# 17 Elk farms in Utah With 400 Class Bulls



## Randy (Sep 22, 2007)

Where do all the camo wearing as_hats , for nine months of the year,packing bows, and the other three months wearing tee shirts with sneekers,or its all about the rack on it.Get off thinking that the UDWR needs to run 17 ELK FARMS on public ground for them, to hunt thier once in a lifetime 400 class bull. Fork out the $5000 to & 7000 like all the other states residents have to do. I dont know off any orther state that raises elk on public ground for a special intrest group.If you you really had the majority of hunters vote, things would be alot differernt in this state.The ones who attend these meetings are ranchers, bow hunters, muzzy,rifle, in that order for numbers in attendance.Bow hunters wiped out muzzy hunters clear back in the 80"s getting season changed from primitive to archery or muzzy.Not to pick on one group.I for one think UDWR is doing the right thing here.My most memorable hunts was when it was open bull state wide.Yea probably 17% success with the maJority being spikes.But those where Times when it was about freinds and family,not the Rack.So if you want farm raised bulls don't expect UDWR to do it on public ground, put your money where your mouth is.


----------



## proutdoors (Sep 24, 2007)

What did you just say? :?


----------



## Randy (Sep 22, 2007)

It Is'nt about the RACK IF ITS OVER YOUR HEAD don't try.


----------



## Treehugnhuntr (Sep 7, 2007)

Sorry man, I kind of got the gist of what your were saying, but for the most part, That was one of the more confusing posts I've read.

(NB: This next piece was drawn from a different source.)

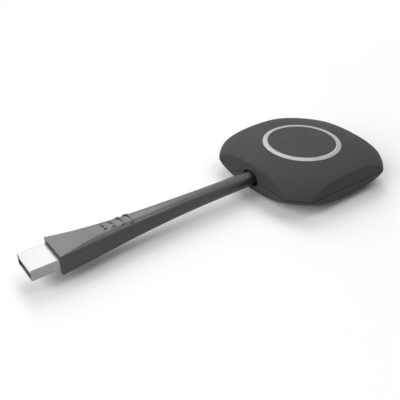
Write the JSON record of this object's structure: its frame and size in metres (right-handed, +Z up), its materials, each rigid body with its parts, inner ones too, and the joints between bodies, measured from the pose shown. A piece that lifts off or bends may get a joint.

Maybe we can get dustin to translate for us??? :mrgreen:


----------



## coyoteslayer (Sep 10, 2007)

_(O)_ _(O)_ _(O)_ :roll: :roll:


----------



## Randy (Sep 22, 2007)

I guess I don't see what all the fuss is about statewide spike.I just don't think its in the best intrest of the State to run Elk farms on public ground.


----------



## Treehugnhuntr (Sep 7, 2007)

I see. I can agree with that to some extent.


----------



## InvaderZim (Sep 7, 2007)

Oh, so it’s a metaphor.


----------



## inbowrange (Sep 11, 2007)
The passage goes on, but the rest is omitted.